Stored items →
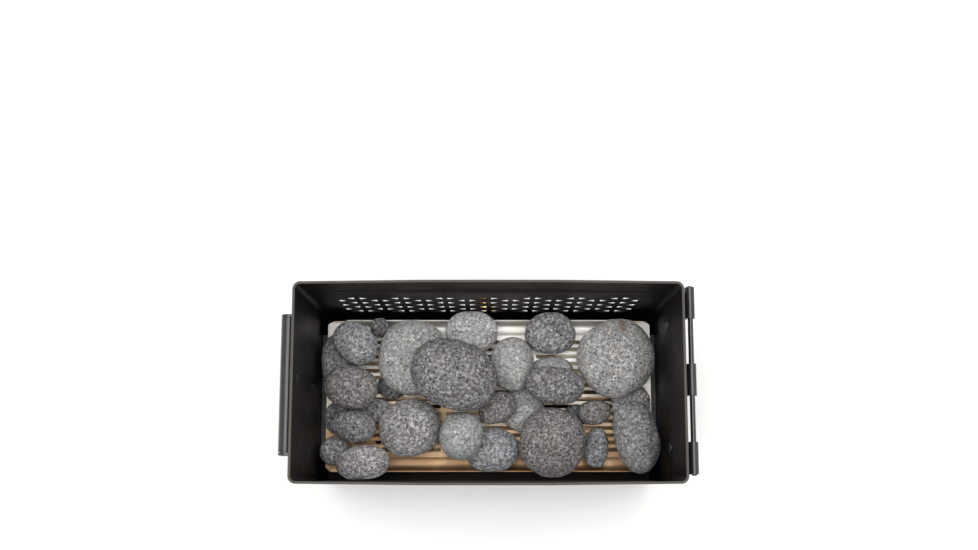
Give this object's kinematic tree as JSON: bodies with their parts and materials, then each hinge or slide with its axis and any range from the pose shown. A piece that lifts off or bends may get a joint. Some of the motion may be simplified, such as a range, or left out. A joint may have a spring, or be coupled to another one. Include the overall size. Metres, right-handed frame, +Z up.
{
  "type": "gas stone heater box",
  "caption": "Open steel box with vented long walls, a gas burner pan and a slotted tray that carries a bed of rounded lava stones.",
  "frame": {"origin": "middle of the underside of the steel box, which stands on the ground", "axes": "+X along the box towards its hinge end, +Y across it towards the wall with the gas inlet, +Z up"},
  "size_m": [0.3076, 0.1647, 0.18],
  "materials": {
    "black_paint": "satin black baked paint",
    "dark_steel": "satin dark grey paint worn on its edges",
    "stainless": "bright cold-rolled stainless steel",
    "heated_steel": "stainless steel tinted gold and brown by heat",
    "brass": "turned brass",
    "stone_light": "matt, finely pitted light grey",
    "stone_grey": "matt, speckled mid grey",
    "stone_dark": "matt, pitted dark grey",
    "stone_brown": "matt, pitted brownish grey",
    "stone_blue": "matt, pitted bluish grey",
    "stone_green": "matt, pitted greenish grey"
  },
  "bodies": {
    "can": {"can_body": "black_paint", "hinge_leaf": "dark_steel", "hinge_pin": "dark_steel", "hinge_rivet_front": "stainless", "hinge_rivet_back": "stainless", "latch_bracket": "dark_steel", "latch_pivot_tube": "dark_steel", "burner_pan": "heated_steel", "pan_support_left": "dark_steel", "pan_support_right": "dark_steel", "support_rivet_left_front": "dark_steel", "support_rivet_left_back": "dark_steel", "support_rivet_right_front": "dark_steel", "support_rivet_right_back": "dark_steel", "burner_tube": "stainless", "burner_cap_left": "stainless", "burner_cap_right": "stainless", "burner_saddle_left": "stainless", "burner_saddle_right": "stainless", "mixer_tube": "stainless", "gas_jet": "brass", "gas_inlet": "brass", "bulkhead_washer": "brass", "bulkhead_nut": "brass"},
    "latch_lever": {"latch_lever": "dark_steel"},
    "latch_bail": {"latch_bail": "dark_steel"},
    "tray": {"stone_tray": "stainless"},
    "stones": {"lava_stone_01": "stone_blue", "lava_stone_02": "stone_blue", "lava_stone_03": "stone_grey", "lava_stone_04": "stone_dark", "lava_stone_05": "stone_grey", "lava_stone_06": "stone_light", "lava_stone_07": "stone_light", "lava_stone_08": "stone_dark", "lava_stone_09": "stone_blue", "lava_stone_10": "stone_blue", "lava_stone_11": "stone_light", "lava_stone_12": "stone_light", "lava_stone_13": "stone_grey", "lava_stone_14": "stone_brown", "lava_stone_15": "stone_grey", "lava_stone_16": "stone_light", "lava_stone_17": "stone_light", "lava_stone_18": "stone_dark", "lava_stone_19": "stone_green", "lava_stone_20": "stone_brown", "lava_stone_21": "stone_brown", "lava_stone_22": "stone_grey", "lava_stone_23": "stone_grey", "lava_stone_24": "stone_dark", "lava_stone_25": "stone_dark", "lava_stone_26": "stone_blue", "lava_stone_27": "stone_brown", "lava_stone_28": "stone_dark", "lava_stone_29": "stone_dark"}
  },
  "joints": [
    {"name": "latch_lever_swing", "type": "hinge", "parent": "can", "child": "latch_lever", "pos_m": [-0.1494, 0, 0.152], "axis": [0, 1, 0], "range_deg": [0, 150]},
    {"name": "latch_bail_swing", "type": "hinge", "parent": "latch_lever", "child": "latch_bail", "pos_m": [-0.15, 0, 0.134], "axis": [0, -1, 0], "range_deg": [-45, 0]},
    {"name": "tray_lift", "type": "slide", "parent": "can", "child": "tray", "axis": [0, 0, 1], "range_m": [0, 0.135]},
    {"name": "stones_lift", "type": "slide", "parent": "tray", "child": "stones", "axis": [0, 0, 1], "range_m": [0, 0.1]}
  ]
}
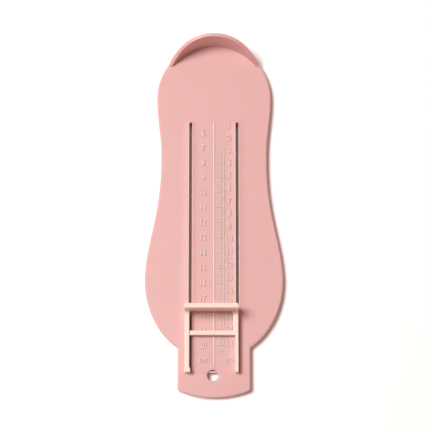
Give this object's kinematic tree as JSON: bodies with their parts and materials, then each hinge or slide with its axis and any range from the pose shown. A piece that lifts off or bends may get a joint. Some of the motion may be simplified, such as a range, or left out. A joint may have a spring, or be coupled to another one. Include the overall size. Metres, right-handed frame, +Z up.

Directive → Output the lines above verbatim and in full.

Solution to the problem →
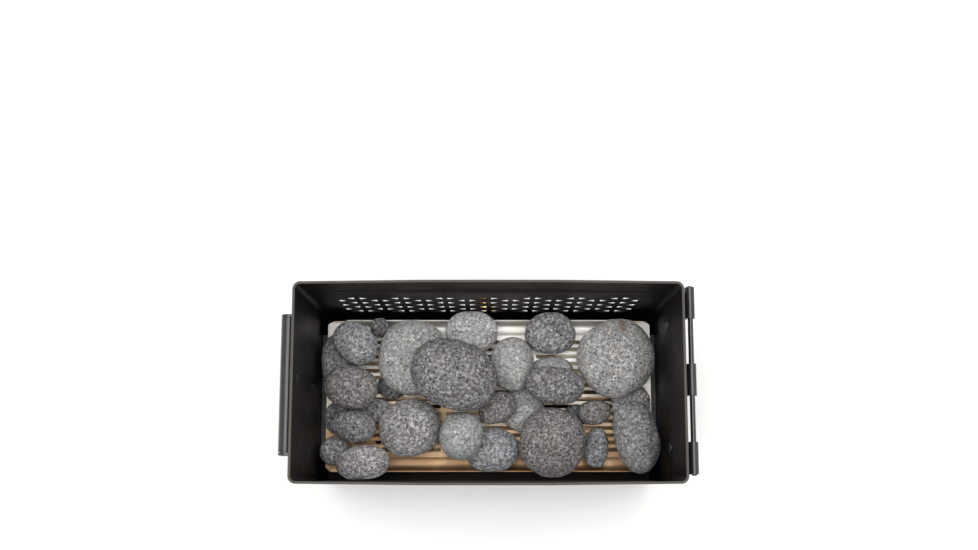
Give this object's kinematic tree as JSON: bodies with their parts and materials, then each hinge or slide with its axis and any range from the pose shown. A piece that lifts off or bends may get a joint. Some of the motion may be simplified, such as a range, or left out. A joint may have a spring, or be coupled to another one. Include the overall size. Metres, right-handed frame, +Z up.
{
  "type": "gas stone heater box",
  "caption": "Open steel box with vented long walls, a gas burner pan and a slotted tray that carries a bed of rounded lava stones.",
  "frame": {"origin": "middle of the underside of the steel box, which stands on the ground", "axes": "+X along the box towards its hinge end, +Y across it towards the wall with the gas inlet, +Z up"},
  "size_m": [0.3076, 0.1647, 0.18],
  "materials": {
    "black_paint": "satin black baked paint",
    "dark_steel": "satin dark grey paint worn on its edges",
    "stainless": "bright cold-rolled stainless steel",
    "heated_steel": "stainless steel tinted gold and brown by heat",
    "brass": "turned brass",
    "stone_light": "matt, finely pitted light grey",
    "stone_grey": "matt, speckled mid grey",
    "stone_dark": "matt, pitted dark grey",
    "stone_brown": "matt, pitted brownish grey",
    "stone_blue": "matt, pitted bluish grey",
    "stone_green": "matt, pitted greenish grey"
  },
  "bodies": {
    "can": {"can_body": "black_paint", "hinge_leaf": "dark_steel", "hinge_pin": "dark_steel", "hinge_rivet_front": "stainless", "hinge_rivet_back": "stainless", "latch_bracket": "dark_steel", "latch_pivot_tube": "dark_steel", "burner_pan": "heated_steel", "pan_support_left": "dark_steel", "pan_support_right": "dark_steel", "support_rivet_left_front": "dark_steel", "support_rivet_left_back": "dark_steel", "support_rivet_right_front": "dark_steel", "support_rivet_right_back": "dark_steel", "burner_tube": "stainless", "burner_cap_left": "stainless", "burner_cap_right": "stainless", "burner_saddle_left": "stainless", "burner_saddle_right": "stainless", "mixer_tube": "stainless", "gas_jet": "brass", "gas_inlet": "brass", "bulkhead_washer": "brass", "bulkhead_nut": "brass"},
    "latch_lever": {"latch_lever": "dark_steel"},
    "latch_bail": {"latch_bail": "dark_steel"},
    "tray": {"stone_tray": "stainless"},
    "stones": {"lava_stone_01": "stone_blue", "lava_stone_02": "stone_blue", "lava_stone_03": "stone_grey", "lava_stone_04": "stone_dark", "lava_stone_05": "stone_grey", "lava_stone_06": "stone_light", "lava_stone_07": "stone_light", "lava_stone_08": "stone_dark", "lava_stone_09": "stone_blue", "lava_stone_10": "stone_blue", "lava_stone_11": "stone_light", "lava_stone_12": "stone_light", "lava_stone_13": "stone_grey", "lava_stone_14": "stone_brown", "lava_stone_15": "stone_grey", "lava_stone_16": "stone_light", "lava_stone_17": "stone_light", "lava_stone_18": "stone_dark", "lava_stone_19": "stone_green", "lava_stone_20": "stone_brown", "lava_stone_21": "stone_brown", "lava_stone_22": "stone_grey", "lava_stone_23": "stone_grey", "lava_stone_24": "stone_dark", "lava_stone_25": "stone_dark", "lava_stone_26": "stone_blue", "lava_stone_27": "stone_brown", "lava_stone_28": "stone_dark", "lava_stone_29": "stone_dark"}
  },
  "joints": [
    {"name": "latch_lever_swing", "type": "hinge", "parent": "can", "child": "latch_lever", "pos_m": [-0.1494, 0, 0.152], "axis": [0, 1, 0], "range_deg": [0, 150]},
    {"name": "latch_bail_swing", "type": "hinge", "parent": "latch_lever", "child": "latch_bail", "pos_m": [-0.15, 0, 0.134], "axis": [0, -1, 0], "range_deg": [-45, 0]},
    {"name": "tray_lift", "type": "slide", "parent": "can", "child": "tray", "axis": [0, 0, 1], "range_m": [0, 0.135]},
    {"name": "stones_lift", "type": "slide", "parent": "tray", "child": "stones", "axis": [0, 0, 1], "range_m": [0, 0.1]}
  ]
}
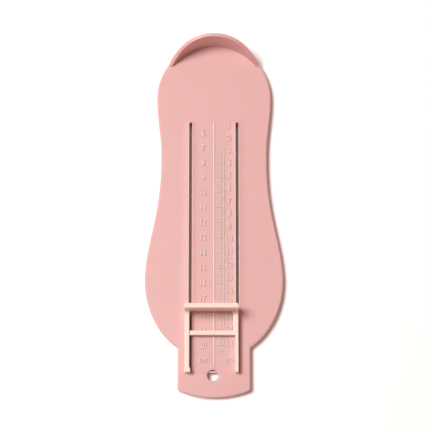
Give this object's kinematic tree as JSON: bodies with their parts and materials, then each hinge or slide with its axis and any range from the pose shown. A piece that lifts off or bends may get a joint. Some of the motion may be simplified, such as a range, or left out. A joint may have a spring, or be coupled to another one. Include the overall size. Metres, right-handed frame, +Z up.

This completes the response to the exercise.